Unlike the West, we live in a different social system. In India, kids after 18 need not leave their house, go out to be independent and earn for their graduation. While the westerners learn from us we have degenerated our standards to such an extent that acts such as touching the feet of elders have become mere acts of show off or hypocrisy.
The consequences of elder abuse are disastrous as the next generation learns from the past. My grandmother and parents, an integral part of my support system , once narrated me story of the young lad who was found busy polishing a coconut shell, when was asked by his father why he was doing it, the boy replies, “I am doing it for you Papa!,”. “What?!” asked the shocked and bewildered father to get this reply,” I thought why waste money on earthen pot to serve food at old age for you, while the coconut shell would serve the same purpose. Papa, I have seen mom serving food to grandpa in the coconut shell, so you are, right?”They let me ponder over the story, and I realised what they meant. Thanks, to my upbringing, I don’t leave any opportunity of touching feet of my elders to get all the blessings I could.

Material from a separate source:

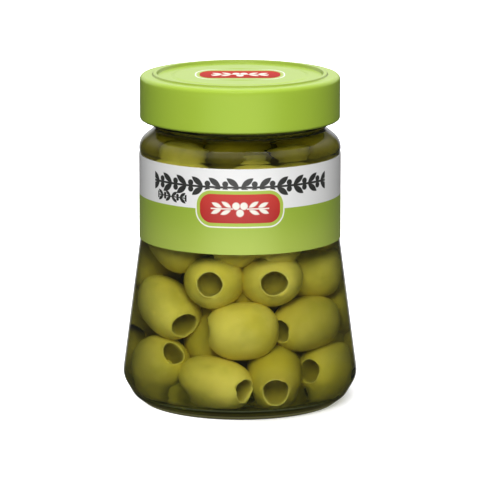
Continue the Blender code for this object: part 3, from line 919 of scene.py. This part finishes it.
def scatter_tree(variants, finish):
    """Geometry nodes that set one of the olives on each point, turned and sized as the point says."""
    tree = bpy.data.node_groups.new("pitted_olives", "GeometryNodeTree")
    tree.interface.new_socket("Places", in_out="INPUT", socket_type="NodeSocketGeometry")
    size = tree.interface.new_socket("Size", in_out="INPUT", socket_type="NodeSocketFloat")
    size.default_value = 1.0
    tree.interface.new_socket("Olives", in_out="OUTPUT", socket_type="NodeSocketGeometry")

    def add(kind, **settings):
        made = tree.nodes.new(kind)
        for name, value in settings.items():
            setattr(made, name, value)
        return made

    def attribute(name, data_type):
        made = add("GeometryNodeInputNamedAttribute", data_type=data_type)
        made.inputs["Name"].default_value = name
        return made.outputs["Attribute"]

    link = tree.links.new
    start, end = add("NodeGroupInput"), add("NodeGroupOutput")
    olives = add("GeometryNodeCollectionInfo")
    olives.inputs["Collection"].default_value = variants
    olives.inputs["Separate Children"].default_value = True
    olives.inputs["Reset Children"].default_value = True
    put = add("GeometryNodeInstanceOnPoints")
    put.inputs["Pick Instance"].default_value = True
    link(start.outputs["Places"], put.inputs["Points"])
    link(olives.outputs["Instances"], put.inputs["Instance"])
    link(attribute("variant", "INT"), put.inputs["Instance Index"])
    link(attribute("turn", "QUATERNION"), put.inputs["Rotation"])
    scale = add("ShaderNodeVectorMath", operation="SCALE")
    link(attribute("size", "FLOAT_VECTOR"), scale.inputs[0])
    link(start.outputs["Size"], scale.inputs["Scale"])
    link(scale.outputs[0], put.inputs["Scale"])
    real = add("GeometryNodeRealizeInstances")
    link(put.outputs["Instances"], real.inputs["Geometry"])
    paint = add("GeometryNodeSetMaterial")
    paint.inputs["Material"].default_value = finish
    link(real.outputs["Geometry"], paint.inputs["Geometry"])
    link(paint.outputs["Geometry"], end.inputs["Olives"])
    return tree


def pitted_olives(finish):
    """The olives, each its own, set by the same rule as the solid heap."""
    draw = np.random.default_rng(SEED)
    olives = settle(first_places(draw)) + [set_by_hand(*row) for row in BEHIND_OLIVES]
    shapes = bpy.data.collections.new("olive_variants")
    for number, (wide, deep, blunt) in enumerate(OLIVE_KINDS):
        shapes.objects.link(olive_variant(f"variant_{number}", draw, wide, deep * MM, blunt))
    count = len(olives)
    kinds = draw.integers(0, len(OLIVE_KINDS), count).astype(np.int32)
    tones = draw.uniform(*RING_TONES, count).astype(np.float32)
    tones[:len(FRONT_TONES_AND_PAINTED_LIGHT)] = FRONT_TONES_AND_PAINTED_LIGHT
    tones[-len(BEHIND_TONES_AND_PAINTED_LIGHT):] = BEHIND_TONES_AND_PAINTED_LIGHT
    turns, sizes = [], []
    for olive in olives:
        turns += list(turn_of(olive).to_quaternion())
        sizes += [olive["wide"] / OLIVE_RADIUS, olive["tall"] / OLIVE_RADIUS, olive["half"] / OLIVE_HALF]
    mesh = bpy.data.meshes.new("pitted_olives")
    mesh.from_pydata([tuple(olive["centre"]) for olive in olives], [], [])
    for name, data_type, field, values in (
        ("turn", "QUATERNION", "value", turns), ("size", "FLOAT_VECTOR", "vector", sizes),
        ("variant", "INT", "value", kinds), ("tone", "FLOAT", "value", tones),
    ):
        mesh.attributes.new(name, data_type, "POINT").data.foreach_set(field, values)
    heap = bpy.data.objects.new("pitted_olives", mesh)
    bpy.context.scene.collection.objects.link(heap)
    scatter = heap.modifiers.new("scatter", "NODES")
    scatter.node_group = scatter_tree(shapes, finish)
    for item in scatter.node_group.interface.items_tree:
        if item.name == "Size":
            scatter[item.identifier] = 1.0
    as_plain_mesh(heap)
    heap.data.shade_smooth()
    bpy.data.collections.remove(shapes)
    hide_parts("olives")
    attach(heap, "root")


def heap_core(finish):
    """The middle of the heap, painted dark as shade, a lumpy column that the olives that show lie round."""
    outline = finely([Vector((radius * MM, height * MM)) for radius, height in CORE_OUTLINE], 2 * MM)
    mesh = turned_mesh("heap_core", outline, AROUND_CORE)
    points = np.array([tuple(vertex.co) for vertex in mesh.vertices])
    angle = np.arctan2(points[:, 1], points[:, 0])
    height = points[:, 2]
    swell = 1 + 0.10 * np.sin(4 * angle + height * 330) + 0.07 * np.sin(7 * angle - height * 510)
    points[:, :2] *= swell[:, None]
    mesh.vertices.foreach_set("co", points.ravel())
    mesh.update()
    core = new_piece("heap_core", mesh, finish)
    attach(core, "root")


def add_lamp(name, place, aim, size, power, mirrored):
    light = bpy.data.lights.new(name, "AREA")
    light.shape = "RECTANGLE"
    light.size, light.size_y = size
    light.energy = power
    made = bpy.data.objects.new(name, light)
    made.location = place
    made.rotation_euler = (Vector(aim) - Vector(place)).to_track_quat("-Z", "Y").to_euler()
    made.visible_transmission = False
    made.visible_glossy = mirrored
    bpy.context.scene.collection.objects.link(made)


def camera_at_photo_view():
    camera = bpy.data.objects.new("camera", bpy.data.cameras.new("camera"))
    lean = math.radians(CAMERA_HEIGHT_DEGREES)
    camera.location = (0, -CAMERA_DISTANCE * math.cos(lean), LOOK_AT + CAMERA_DISTANCE * math.sin(lean))
    camera.rotation_euler = (math.pi / 2 - lean, 0, 0)
    camera.data.lens = LENS
    camera.data.sensor_width = 36.0
    camera.data.clip_start = 0.01
    bpy.context.scene.collection.objects.link(camera)
    bpy.context.scene.camera = camera


def white_floor(finish):
    """The table, which lights nothing and shows in no reflection."""
    reach = FLOOR_REACH
    corners = [(-reach, -reach), (reach, -reach), (reach, reach), (-reach, reach)]
    mesh = bpy.data.meshes.new("floor")
    mesh.from_pydata([(x, y, FLOOR_LEVEL) for x, y in corners], [], [(0, 1, 2, 3)])
    mesh.materials.append(finish)
    floor = bpy.data.objects.new("floor", mesh)
    floor.visible_glossy = False
    floor.visible_transmission = False
    floor.visible_diffuse = False
    bpy.context.scene.collection.objects.link(floor)


def soft_world():
    """The room. The eye sees it plain white. It lights the pieces softly from above, and their gloss also
    shows a bright table in front and a bright far side. In the glass it is dim, so that edges stay dark."""
    nodes = Nodes(bpy.data.worlds.new("studio"))
    x, y, z = nodes.split(nodes.node("TexCoord", out="Generated"))
    overhead = z.ramp(0.10, 0.75) * (1.0 - abs(x).ramp(0.5, 1.0) * 0.6) * 0.6
    table_in_front = (-y).ramp(0.55, 0.98) * (-z).ramp(-0.05, 0.35)
    far_side = y.ramp(0.0, 0.6) * z.ramp(0.0, 0.15)
    far_window = y.ramp(0.90, 0.98)
    eye, sharp, through, gloss = (
        nodes.node("LightPath", out=f"Is {kind} Ray")
        for kind in ("Camera", "Singular", "Transmission", "Glossy")
    )
    in_glass = (overhead + far_window * 0.7) * (1.0 - through) + through * 0.09 + 0.03
    on_pieces = overhead.most(0.10) + gloss * (table_in_front * 3.4 + far_side * 1.15)
    strength = in_glass * sharp + on_pieces * (1.0 - sharp)
    white = (1.0, 1.0, 1.0)
    light = nodes.node("Background", sockets={"Color": white, "Strength": strength})
    seen = nodes.node("Background", sockets={"Color": white, "Strength": 1.0})
    both = nodes.node("MixShader", sockets={0: eye, 1: light, 2: seen})
    bpy.context.scene.world = nodes.finish(both, kind="World")


def studio():
    """Camera at the photo's view, a white floor and soft light."""
    bpy.context.scene.view_settings.view_transform = "Standard"
    camera_at_photo_view()
    white_floor(studio_floor())
    soft_world()
    for name, settings in LAMPS.items():
        add_lamp(name, *settings)


studio()
glass_jar(clear_glass())
brine_fill(brine())
lid(lid_lacquer())
label(label_print())
pitted_olives(olive_skin())
heap_core(painted_shade_core())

My grandmother was an epitome of love and care, nurtured and raised my sibling and me with all her experience and immense love. My parents set an exemplary example by taking care of my grandmother. My mother took care of my grandmother like her own mother, the small gestures of love that they made with each other was wonderful. I remember them going shopping together, excited with their buy, the discounts, the restaurant that they went post shopping, which restaurant to go next, and the list never ended. Their relationship I guess over time grew stronger. Both being elders to me, were a source of inspiration and awe to me. While all the daily soaps told me otherwise, I was in a house where mother in law and daughter in law were friends, maybe best friends, I will never know.
Few years back, when cancer engulfed the body of my grandmother, and we were all busy trying to save her, although we knew it was nearly impossible. In the former days when diagnosis wasn’t made yet and her condition was worsening, the people in ICU with who my grandmother shared her room were moved to see the way my mother patiently cleaned my heavy grandmother, put up with granny’s crazy behavior due to meds like it was nothing at all, for she wanted her only friend and philosopher to be back home, guiding her.I remember very well, death was fast approaching and granny called me in along with mom and told me, she was proud of who I am and told me, “Your mom is the best thing that happened to me and I want you never to disrespect your mom ever, share everything with her the way you used to do it with me, you are unique in your own way, but try to absorb the best of your mom.”
With this the neighboring old lady shocked in her expression told my mother that she never imagined a daughter in law could do so much and always thought that my mom was my granny’s own daughter. At that time I felt that was bizarre. But today I realize what granny meant.
I am just grateful to have been born into a family where values are held high, rules followed but bent according to the need and one which taught us always to respect our elders orally, emotionally and physically.
This is a major concern that needs to be look at. It doesn’t mean that when old, they are not that important at all.